We will continue releasing code of our future publications developed within big_vision here.

Non-content

The following exist in the internal variant of this codebase, and there is no plan for their release:

  • Regular regression tests for both quality and speed. They rely heavily on internal infrastructure.
  • Advanced logging, monitoring, and plotting of experiments. This also relies heavily on internal infrastructure. However, we are open to ideas on this and may add some in the future, especially if implemented in a self-contained manner.
  • Not yet published, ongoing research projects.

Running on Cloud TPU VMs

Create TPU VMs

To create a single machine with 8 TPU cores, follow the following Cloud TPU JAX document: https://cloud.google.com/tpu/docs/run-calculation-jax

To support large-scale vision research, more cores with multiple hosts are recommended. Below we provide instructions on how to do it.

First, create some useful variables, which we be reused:

export NAME="a name of the TPU deployment, e.g. my-tpu-machine"
export ZONE="GCP geographical zone, e.g. europe-west4-a"
export GS_BUCKET_NAME="Name of the storage bucket, e.g. my_bucket"

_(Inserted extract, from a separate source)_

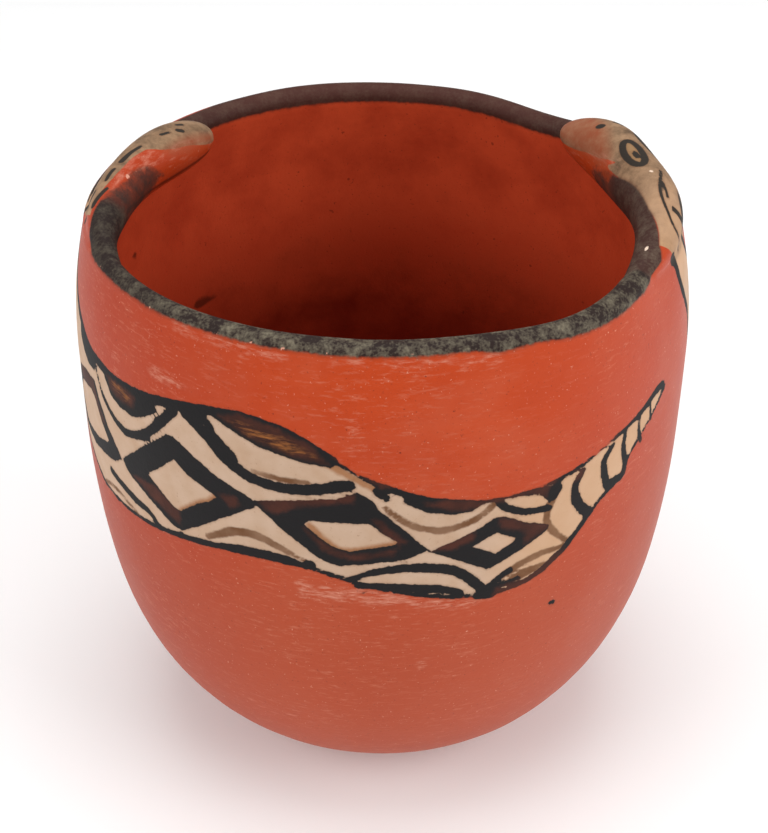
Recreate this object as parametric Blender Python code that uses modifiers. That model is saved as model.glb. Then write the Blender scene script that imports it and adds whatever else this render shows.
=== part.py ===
"""Hand-built clay jar with two snake heads modelled on its rim.

The wall is a turned profile. Its plan and its rim are then pushed a little out of round, as hands
leave them. Each head starts as a sphere, is stretched along a path over the rim, and is joined to
the wall. Metres, +Z up. The underside is at z = 0 and the jar's axis is the Z axis.
"""

import math

import bmesh
import bpy
from mathutils import Vector

MM = 0.001

# The turned wall
JAR_HEIGHT = 143.4 * MM
FOOT_RADIUS = 24.0 * MM
BELLY_RADIUS = 75.0 * MM
BELLY_HEIGHT = 109.5 * MM
MOUTH_RADIUS = 71.0 * MM
RIM_THICKNESS = 6.6 * MM
WALL_THICKNESS = 6.0 * MM
BASE_THICKNESS = 9.0 * MM
SIDE_POWER = 2.088
LOWER_POWER = 3.238

SHOULDER = JAR_HEIGHT - RIM_THICKNESS / 2
CREST_RADIUS = MOUTH_RADIUS - RIM_THICKNESS / 2

# How fine the faceted solid is
COLUMNS = 96
OUTER_ROWS = 22
LIP_ROWS = 6
INNER_ROWS = 15
HEAD_RINGS = 16
HEAD_SEGMENTS = 20

# Where the hand-built rim leaves its circle: direction, half-width in degrees, and how far
RIM_SWELLS = ((304, 13, 1.5), (331, 9, -1.0), (250, 35, -0.4), (112, 26, 0.6), (188, 13, -0.3))
RIM_RISES = ((112, 30, 0.7), (51, 13, -1.9), (270, 60, -0.2))
RIM_REACH = 0.55
# Where the lip is thinner, taken off its inner side
THIN_LIP = ((222, 30, 1.5), (308, 17, 1.5), (345, 12, 0.6))

# The heads, measured along and across the rim
RIGHT_HEAD_LENGTH = 92.0 * MM
RIGHT_HEAD_WIDTH = 14.8 * MM
RIGHT_HEAD_HEIGHT = 16.0 * MM
RIGHT_SNOUT_DIRECTION = 36.0
LEFT_HEAD_LENGTH = 85.0 * MM
LEFT_HEAD_WIDTH = 15.2 * MM
LEFT_HEAD_HEIGHT = 13.6 * MM
LEFT_SNOUT_DIRECTION = 142.0

# A head's form, from the neck in the rim to the snout: the share of its length, how far it lies
# inside the rim's crest as a share of its width, how far its middle is above the crest as a share
# of its height, and how much of its width and of its height it has there.
RIGHT_FORM = (
    (0.000, 0.05, -0.28, 0.32, 0.28),
    (0.244, 0.09, -0.11, 0.61, 0.58),
    (0.436, 0.22, 0.01, 0.84, 0.88),
    (0.609, 0.47, 0.09, 0.89, 1.00),
    (0.769, 0.60, 0.15, 0.96, 1.00),
    (1.000, 0.72, 0.11, 1.00, 0.80),
)
LEFT_FORM = (
    (0.000, 0.02, -0.33, 0.29, 0.32),
    (0.208, 0.05, -0.15, 0.42, 0.62),
    (0.389, 0.23, -0.03, 0.63, 0.79),
    (0.583, 0.45, 0.05, 0.75, 0.91),
    (0.764, 0.65, 0.09, 0.95, 0.97),
    (1.000, 0.78, 0.03, 1.00, 1.00),
)


def clear_scene():
    for obj in list(bpy.data.objects):
        bpy.data.objects.remove(obj, do_unlink=True)


def collection(name):
    made = bpy.data.collections.new(name)
    bpy.context.scene.collection.children.link(made)
    return made


def blend(low, high, value):
    """0 below low, 1 above high, and a smooth change between them."""
    share = min(max((value - low) / (high - low), 0.0), 1.0)
    return share * share * (3 - 2 * share)


def evenly_spaced(points, count):
    """count + 1 points at equal steps along a polyline, with its ends kept."""
    lengths = [0.0]
    for before, after in zip(points, points[1:]):
        lengths.append(lengths[-1] + (after - before).length)
    spaced = []
    at = 0
    for step in range(count + 1):
        wanted = lengths[-1] * step / count
        while at < len(points) - 2 and lengths[at + 1] < wanted:
            at += 1
        share = (wanted - lengths[at]) / (lengths[at + 1] - lengths[at])
        spaced.append(points[at].lerp(points[at + 1], share))
    return spaced


def wall_radius(height):
    """The outer radius above the belly, where the wall draws in towards the mouth."""
    up = (height - BELLY_HEIGHT) / (SHOULDER - BELLY_HEIGHT)
    return BELLY_RADIUS - (BELLY_RADIUS - MOUTH_RADIUS) * min(max(up, 0), 1) ** 2


def outer_face(steps=400):
    """Points (radius, height) of the outer face, from under the lip down to the edge of the foot."""
    points = []
    for step in range(steps):
        height = SHOULDER + (BELLY_HEIGHT - SHOULDER) * step / steps
        points.append(Vector((wall_radius(height), height)))
    for step in range(steps + 1):
        turn = math.pi / 2 * (1 - step / steps)
        out = math.sin(turn) ** (2 / SIDE_POWER)
        down = math.cos(turn) ** (2 / LOWER_POWER)
        radius = FOOT_RADIUS + (BELLY_RADIUS - FOOT_RADIUS) * out
        points.append(Vector((radius, BELLY_HEIGHT * (1 - down))))
    return points


def thickness_at(height):
    low = WALL_THICKNESS + (BASE_THICKNESS - WALL_THICKNESS) * (1 - blend(0, BELLY_HEIGHT, height)) ** 2
    return low + (RIM_THICKNESS - WALL_THICKNESS) * blend(BELLY_HEIGHT, JAR_HEIGHT, height)


def inner_face(outer):
    """The outer face moved in by the wall's thickness, square to itself."""
    points = []
    last = len(outer) - 1
    for index, point in enumerate(outer):
        along = outer[min(index + 1, last)] - outer[max(index - 1, 0)]
        if index == 0:
            along = Vector((0, -1))
        if index == last:
            along = Vector((-1, 0))
        inwards = Vector((along.y, -along.x)).normalized()
        points.append(point + inwards * thickness_at(point.y))
    return points


def jar_profile():
    """The whole section: out along the inner floor, up inside, over the lip, down outside, and in."""
    outer = outer_face()
    inner = inner_face(outer)
    floor = [Vector((0, BASE_THICKNESS)), Vector((FOOT_RADIUS / 2, BASE_THICKNESS))]
    inside = evenly_spaced(inner, INNER_ROWS)[::-1]
    lip = []
    for step in range(1, LIP_ROWS):
        turn = math.pi * (1 - step / LIP_ROWS)
        sideways = RIM_THICKNESS / 2 * math.cos(turn)
        upwards = RIM_THICKNESS / 2 * math.sin(turn)
        lip.append(Vector((CREST_RADIUS + sideways, SHOULDER + upwards)))
    outside = evenly_spaced(outer, OUTER_ROWS)
    foot = [Vector((FOOT_RADIUS / 2, 0)), Vector((0, 0))]
    return floor + inside + lip + outside + foot


def turned(name, profile):
    """The profile swept round the Z axis with a Screw modifier, as a new closed mesh."""
    mesh = bpy.data.meshes.new(name)
    corners = [(point.x, 0, point.y) for point in profile]
    edges = [(index, index + 1) for index in range(len(corners) - 1)]
    mesh.from_pydata(corners, edges, [])
    obj = bpy.data.objects.new(name, mesh)
    jar_parts.objects.link(obj)
    screw = obj.modifiers.new("Turn", "SCREW")
    screw.axis = "Z"
    screw.steps = COLUMNS
    screw.render_steps = COLUMNS
    screw.use_merge_vertices = True
    screw.merge_threshold = 0.01 * MM
    bake(obj)
    return obj


def bake(obj):
    """Replaces the object's mesh with what its modifiers make."""
    graph = bpy.context.evaluated_depsgraph_get()
    made = bpy.data.meshes.new_from_object(obj.evaluated_get(graph))
    obj.modifiers.clear()
    old = obj.data
    obj.data = made
    bpy.data.meshes.remove(old)


def bump(direction, centre, half_width):
    """1 in the centre's direction, falling off round the jar, in degrees."""
    away = (direction - centre + 180) % 360 - 180
    return math.exp(-((away / half_width) ** 2))


def total(bumps, direction):
    return sum(far * bump(direction, centre, half_width) for centre, half_width, far in bumps)


def push_out_of_round(obj):
    """Swells, dips and thin places of a hand-built rim, fading down the wall."""
    for vertex in obj.data.vertices:
        x, y, z = vertex.co
        radius = math.hypot(x, y)
        if z < RIM_REACH * JAR_HEIGHT:
            continue
        direction = math.degrees(math.atan2(y, x))
        reach = blend(RIM_REACH * JAR_HEIGHT, JAR_HEIGHT, z)
        middle = wall_radius(z) - RIM_THICKNESS / 2
        inside = blend(middle + RIM_THICKNESS / 2, middle - RIM_THICKNESS / 2, radius)
        push = total(RIM_SWELLS, direction) + total(THIN_LIP, direction) * inside
        scale = 1 + push * MM * reach / radius
        vertex.co = (x * scale, y * scale, z + total(RIM_RISES, direction) * MM * reach)


def between(form, share):
    """The form's values at this share of the length, on a smooth curve through its stations."""
    last = len(form) - 1
    at = 0
    while at < last - 1 and form[at + 1][0] < share:
        at += 1
    low, high = form[at], form[at + 1]
    before, after = form[max(at - 1, 0)], form[min(at + 2, last)]
    span = high[0] - low[0]
    u = (share - low[0]) / span
    values = []
    for index in range(1, len(low)):
        start = (high[index] - before[index]) / (high[0] - before[0]) * span
        end = (after[index] - low[index]) / (after[0] - low[0]) * span
        values.append(
            low[index] * (2 * u**3 - 3 * u**2 + 1)
            + start * (u**3 - 2 * u**2 + u)
            + high[index] * (3 * u**2 - 2 * u**3)
            + end * (u**3 - u**2)
        )
    return values


def snake_head(name, form, length, width, height, snout, turn):
    """A sphere stretched along the rim: a neck sunk in it, a broad crown and a blunt snout."""
    mesh = bpy.data.meshes.new(name)
    shape = bmesh.new()
    bmesh.ops.create_uvsphere(shape, u_segments=HEAD_SEGMENTS, v_segments=HEAD_RINGS, radius=1)

    def middle(share):
        inset, rise = between(form, share)[:2]
        back = length * (1 - share) / CREST_RADIUS
        direction = math.radians(snout) - turn * back
        radius = CREST_RADIUS - inset * width
        plan = Vector((math.cos(direction), math.sin(direction), 0)) * radius
        return plan + Vector((0, 0, JAR_HEIGHT + rise * height))

    for vertex in shape.verts:
        across, up, along = vertex.co
        share = (along + 1) / 2
        around = math.hypot(across, up)
        blunt = math.sqrt(max(1 - along**4, 0)) / around if around > 1e-6 else 0
        broad, tall = between(form, share)[2:]
        ahead = middle(min(share + 0.01, 1)) - middle(max(share - 0.01, 0))
        outwards = Vector((ahead.y, -ahead.x, 0)).normalized()
        sideways = outwards * (across * blunt * broad * width / 2)
        upwards = Vector((0, 0, up * blunt * tall * height / 2))
        vertex.co = middle(share) + sideways + upwards
    bmesh.ops.recalc_face_normals(shape, faces=shape.faces)
    shape.to_mesh(mesh)
    shape.free()
    obj = bpy.data.objects.new(name, mesh)
    obj.hide_render = True
    obj.display_type = "WIRE"
    head_shapes.objects.link(obj)
    return obj


def join(obj, other):
    union = obj.modifiers.new("Join " + other.name, "BOOLEAN")
    union.operation = "UNION"
    union.solver = "EXACT"
    union.object = other


def painted_clay():
    material = bpy.data.materials.new("Red burnished clay")
    material.use_nodes = True
    shader = material.node_tree.nodes["Principled BSDF"]
    shader.inputs["Base Color"].default_value = (0.46, 0.085, 0.035, 1)
    shader.inputs["Roughness"].default_value = 0.45
    shader.inputs["Metallic"].default_value = 0
    return material


clear_scene()
jar_parts = collection("Clay jar")
head_shapes = collection("Head shapes")
jar = turned("clay_jar", jar_profile())
push_out_of_round(jar)
right_head = snake_head(
    "right_head",
    RIGHT_FORM,
    RIGHT_HEAD_LENGTH,
    RIGHT_HEAD_WIDTH,
    RIGHT_HEAD_HEIGHT,
    RIGHT_SNOUT_DIRECTION,
    turn=1,
)
left_head = snake_head(
    "left_head",
    LEFT_FORM,
    LEFT_HEAD_LENGTH,
    LEFT_HEAD_WIDTH,
    LEFT_HEAD_HEIGHT,
    LEFT_SNOUT_DIRECTION,
    turn=-1,
)
join(jar, right_head)
join(jar, left_head)
jar.data.materials.append(painted_clay())
jar.data.shade_smooth()
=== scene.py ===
# %% [markdown]
# # A hand-built clay jar with two rattlesnakes
# The jar is one piece of fired clay. A potter built its wall up by hand, scraped it thin, and
# modelled two snake heads on the rim. The whole jar was covered with red slip, which is liquid
# clay, and rubbed with a smooth stone until it shone a little. The snakes were painted in cream
# slip, with diamonds, arcs and rattles in black and brown.
#
# The frame is the exact model that this jar has to agree with. Loading it comes first, so that
# every size below can be compared with it.

# %% Load the frame
import math

import bmesh
import bpy
import numpy as np
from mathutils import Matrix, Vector


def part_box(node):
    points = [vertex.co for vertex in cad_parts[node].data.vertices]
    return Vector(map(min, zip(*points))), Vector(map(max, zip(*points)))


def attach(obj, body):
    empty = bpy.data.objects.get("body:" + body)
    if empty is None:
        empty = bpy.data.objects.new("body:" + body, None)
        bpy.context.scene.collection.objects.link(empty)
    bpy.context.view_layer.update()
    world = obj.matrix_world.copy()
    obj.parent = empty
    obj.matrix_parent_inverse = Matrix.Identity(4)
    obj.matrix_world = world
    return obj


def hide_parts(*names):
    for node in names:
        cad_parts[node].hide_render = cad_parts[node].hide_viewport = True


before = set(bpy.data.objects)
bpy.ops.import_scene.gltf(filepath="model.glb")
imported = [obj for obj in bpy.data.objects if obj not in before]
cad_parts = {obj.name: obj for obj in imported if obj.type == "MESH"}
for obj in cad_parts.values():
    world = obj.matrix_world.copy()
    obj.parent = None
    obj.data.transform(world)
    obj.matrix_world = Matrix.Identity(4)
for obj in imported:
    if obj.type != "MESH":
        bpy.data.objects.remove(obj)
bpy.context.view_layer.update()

scene = bpy.context.scene
lowest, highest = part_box("clay_jar")
print("The frame's jar is", [round((high - low) * 1000, 1) for low, high in zip(lowest, highest)], "mm")

# %% [markdown]
# ## Nodes written as sums
# A node tree built in a script soon turns into long lists of links. A small class helps: it wraps
# one output of a node, and Python's own signs on it add the Math node that does the same. The
# shape and the paint below both use it, because geometry and shader trees share these nodes.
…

The following command line will create TPU VMs with 32 cores, 4 hosts.

gcloud alpha compute tpus tpu-vm create $NAME --zone $ZONE --accelerator-type v3-32 --version tpu-vm-tf-2.8.0

Install big_vision on TPU VMs

Fetch the big_vision repository, copy it to all TPU VM hosts, and install dependencies.

git clone --branch=master https://github.com/google-research/big_vision
gcloud alpha compute tpus tpu-vm scp --recurse big_vision/big_vision $NAME: --worker=all --zone=$ZONE
gcloud alpha compute tpus tpu-vm ssh $NAME --zone=$ZONE --worker=all --command "bash big_vision/run_tpu.sh"

Download and prepare TFDS datasets

Everything in this section you need to do only once, and, alternatively, you can also do it on your local machine and copy the result to the cloud bucket. For convenience, we provide instructions on how to prepare data using Cloud TPUs.

Download and prepare TFDS datasets using a single worker. Seven TFDS datasets used during evaluations will be generated under ~/tensorflow_datasets/ (should take 10-15 minutes in total).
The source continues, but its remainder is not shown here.